> **Data lines**
________________________________________
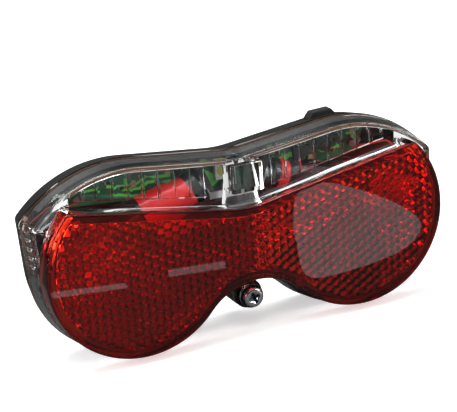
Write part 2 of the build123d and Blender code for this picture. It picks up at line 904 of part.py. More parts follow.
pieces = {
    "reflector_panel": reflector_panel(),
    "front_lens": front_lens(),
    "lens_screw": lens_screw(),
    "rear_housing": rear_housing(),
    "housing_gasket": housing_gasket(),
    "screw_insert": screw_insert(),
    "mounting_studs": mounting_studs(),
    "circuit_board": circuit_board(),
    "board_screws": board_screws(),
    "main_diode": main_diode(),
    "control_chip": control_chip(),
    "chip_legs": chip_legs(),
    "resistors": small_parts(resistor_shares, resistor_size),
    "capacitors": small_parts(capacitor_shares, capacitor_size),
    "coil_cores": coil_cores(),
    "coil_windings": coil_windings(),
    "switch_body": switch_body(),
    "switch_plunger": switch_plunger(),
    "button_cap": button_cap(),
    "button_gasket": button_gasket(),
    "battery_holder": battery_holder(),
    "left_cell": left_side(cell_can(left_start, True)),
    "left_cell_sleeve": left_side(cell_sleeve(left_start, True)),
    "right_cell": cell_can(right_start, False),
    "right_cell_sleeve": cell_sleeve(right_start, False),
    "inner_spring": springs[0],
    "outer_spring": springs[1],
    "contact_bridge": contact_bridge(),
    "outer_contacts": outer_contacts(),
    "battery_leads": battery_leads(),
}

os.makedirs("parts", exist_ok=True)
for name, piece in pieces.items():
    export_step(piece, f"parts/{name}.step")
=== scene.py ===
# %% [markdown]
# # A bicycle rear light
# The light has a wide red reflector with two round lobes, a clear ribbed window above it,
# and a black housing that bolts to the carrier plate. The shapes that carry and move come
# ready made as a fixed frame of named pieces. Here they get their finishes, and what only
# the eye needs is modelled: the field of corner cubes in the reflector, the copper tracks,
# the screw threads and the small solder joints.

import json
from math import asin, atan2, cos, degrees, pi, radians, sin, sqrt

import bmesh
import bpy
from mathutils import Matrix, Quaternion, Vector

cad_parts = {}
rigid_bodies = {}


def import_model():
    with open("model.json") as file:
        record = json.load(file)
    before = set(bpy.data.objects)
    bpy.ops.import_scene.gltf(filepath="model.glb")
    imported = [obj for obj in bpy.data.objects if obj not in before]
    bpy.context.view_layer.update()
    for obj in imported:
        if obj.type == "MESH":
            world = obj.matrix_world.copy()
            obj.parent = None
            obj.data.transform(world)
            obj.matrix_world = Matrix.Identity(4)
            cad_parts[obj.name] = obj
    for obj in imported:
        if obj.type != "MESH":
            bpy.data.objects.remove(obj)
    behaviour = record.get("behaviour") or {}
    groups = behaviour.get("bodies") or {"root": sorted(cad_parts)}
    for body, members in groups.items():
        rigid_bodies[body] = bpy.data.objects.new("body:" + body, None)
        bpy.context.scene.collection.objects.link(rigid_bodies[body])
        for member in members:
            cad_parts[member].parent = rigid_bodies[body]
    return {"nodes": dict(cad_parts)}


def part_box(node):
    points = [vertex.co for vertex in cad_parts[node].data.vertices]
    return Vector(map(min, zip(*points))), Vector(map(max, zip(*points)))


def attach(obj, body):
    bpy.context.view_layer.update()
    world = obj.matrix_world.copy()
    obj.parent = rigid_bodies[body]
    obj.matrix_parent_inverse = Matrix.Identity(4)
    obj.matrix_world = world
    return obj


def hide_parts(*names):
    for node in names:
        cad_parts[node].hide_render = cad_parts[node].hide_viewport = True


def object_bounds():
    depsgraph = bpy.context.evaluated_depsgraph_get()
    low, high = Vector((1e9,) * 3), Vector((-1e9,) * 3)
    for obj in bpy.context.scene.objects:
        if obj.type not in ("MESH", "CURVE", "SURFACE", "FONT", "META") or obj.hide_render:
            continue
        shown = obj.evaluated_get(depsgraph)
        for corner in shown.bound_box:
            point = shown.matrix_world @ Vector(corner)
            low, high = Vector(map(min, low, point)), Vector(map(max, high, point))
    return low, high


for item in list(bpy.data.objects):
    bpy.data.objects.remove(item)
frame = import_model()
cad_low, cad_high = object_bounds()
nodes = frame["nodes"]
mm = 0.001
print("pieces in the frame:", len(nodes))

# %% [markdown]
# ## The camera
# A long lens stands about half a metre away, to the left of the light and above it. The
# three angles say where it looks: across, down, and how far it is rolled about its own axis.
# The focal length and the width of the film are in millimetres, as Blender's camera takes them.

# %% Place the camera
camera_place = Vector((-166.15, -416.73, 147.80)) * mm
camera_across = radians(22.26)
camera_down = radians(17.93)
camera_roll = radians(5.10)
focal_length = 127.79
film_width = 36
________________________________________
> **Required task**
Quote every line of the data, word for word.

> **Answer to this problem**
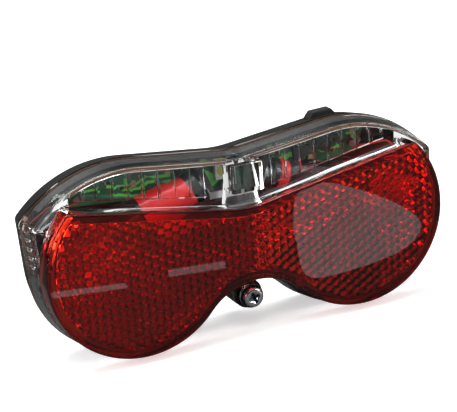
Write part 2 of the build123d and Blender code for this picture. It picks up at line 904 of part.py. More parts follow.
pieces = {
    "reflector_panel": reflector_panel(),
    "front_lens": front_lens(),
    "lens_screw": lens_screw(),
    "rear_housing": rear_housing(),
    "housing_gasket": housing_gasket(),
    "screw_insert": screw_insert(),
    "mounting_studs": mounting_studs(),
    "circuit_board": circuit_board(),
    "board_screws": board_screws(),
    "main_diode": main_diode(),
    "control_chip": control_chip(),
    "chip_legs": chip_legs(),
    "resistors": small_parts(resistor_shares, resistor_size),
    "capacitors": small_parts(capacitor_shares, capacitor_size),
    "coil_cores": coil_cores(),
    "coil_windings": coil_windings(),
    "switch_body": switch_body(),
    "switch_plunger": switch_plunger(),
    "button_cap": button_cap(),
    "button_gasket": button_gasket(),
    "battery_holder": battery_holder(),
    "left_cell": left_side(cell_can(left_start, True)),
    "left_cell_sleeve": left_side(cell_sleeve(left_start, True)),
    "right_cell": cell_can(right_start, False),
    "right_cell_sleeve": cell_sleeve(right_start, False),
    "inner_spring": springs[0],
    "outer_spring": springs[1],
    "contact_bridge": contact_bridge(),
    "outer_contacts": outer_contacts(),
    "battery_leads": battery_leads(),
}

os.makedirs("parts", exist_ok=True)
for name, piece in pieces.items():
    export_step(piece, f"parts/{name}.step")
=== scene.py ===
# %% [markdown]
# # A bicycle rear light
# The light has a wide red reflector with two round lobes, a clear ribbed window above it,
# and a black housing that bolts to the carrier plate. The shapes that carry and move come
# ready made as a fixed frame of named pieces. Here they get their finishes, and what only
# the eye needs is modelled: the field of corner cubes in the reflector, the copper tracks,
# the screw threads and the small solder joints.

import json
from math import asin, atan2, cos, degrees, pi, radians, sin, sqrt

import bmesh
import bpy
from mathutils import Matrix, Quaternion, Vector

cad_parts = {}
rigid_bodies = {}


def import_model():
    with open("model.json") as file:
        record = json.load(file)
    before = set(bpy.data.objects)
    bpy.ops.import_scene.gltf(filepath="model.glb")
    imported = [obj for obj in bpy.data.objects if obj not in before]
    bpy.context.view_layer.update()
    for obj in imported:
        if obj.type == "MESH":
            world = obj.matrix_world.copy()
            obj.parent = None
            obj.data.transform(world)
            obj.matrix_world = Matrix.Identity(4)
            cad_parts[obj.name] = obj
    for obj in imported:
        if obj.type != "MESH":
            bpy.data.objects.remove(obj)
    behaviour = record.get("behaviour") or {}
    groups = behaviour.get("bodies") or {"root": sorted(cad_parts)}
    for body, members in groups.items():
        rigid_bodies[body] = bpy.data.objects.new("body:" + body, None)
        bpy.context.scene.collection.objects.link(rigid_bodies[body])
        for member in members:
            cad_parts[member].parent = rigid_bodies[body]
    return {"nodes": dict(cad_parts)}


def part_box(node):
    points = [vertex.co for vertex in cad_parts[node].data.vertices]
    return Vector(map(min, zip(*points))), Vector(map(max, zip(*points)))


def attach(obj, body):
    bpy.context.view_layer.update()
    world = obj.matrix_world.copy()
    obj.parent = rigid_bodies[body]
    obj.matrix_parent_inverse = Matrix.Identity(4)
    obj.matrix_world = world
    return obj


def hide_parts(*names):
    for node in names:
        cad_parts[node].hide_render = cad_parts[node].hide_viewport = True


def object_bounds():
    depsgraph = bpy.context.evaluated_depsgraph_get()
    low, high = Vector((1e9,) * 3), Vector((-1e9,) * 3)
    for obj in bpy.context.scene.objects:
        if obj.type not in ("MESH", "CURVE", "SURFACE", "FONT", "META") or obj.hide_render:
            continue
        shown = obj.evaluated_get(depsgraph)
        for corner in shown.bound_box:
            point = shown.matrix_world @ Vector(corner)
            low, high = Vector(map(min, low, point)), Vector(map(max, high, point))
    return low, high


for item in list(bpy.data.objects):
    bpy.data.objects.remove(item)
frame = import_model()
cad_low, cad_high = object_bounds()
nodes = frame["nodes"]
mm = 0.001
print("pieces in the frame:", len(nodes))

# %% [markdown]
# ## The camera
# A long lens stands about half a metre away, to the left of the light and above it. The
# three angles say where it looks: across, down, and how far it is rolled about its own axis.
# The focal length and the width of the film are in millimetres, as Blender's camera takes them.

# %% Place the camera
camera_place = Vector((-166.15, -416.73, 147.80)) * mm
camera_across = radians(22.26)
camera_down = radians(17.93)
camera_roll = radians(5.10)
focal_length = 127.79
film_width = 36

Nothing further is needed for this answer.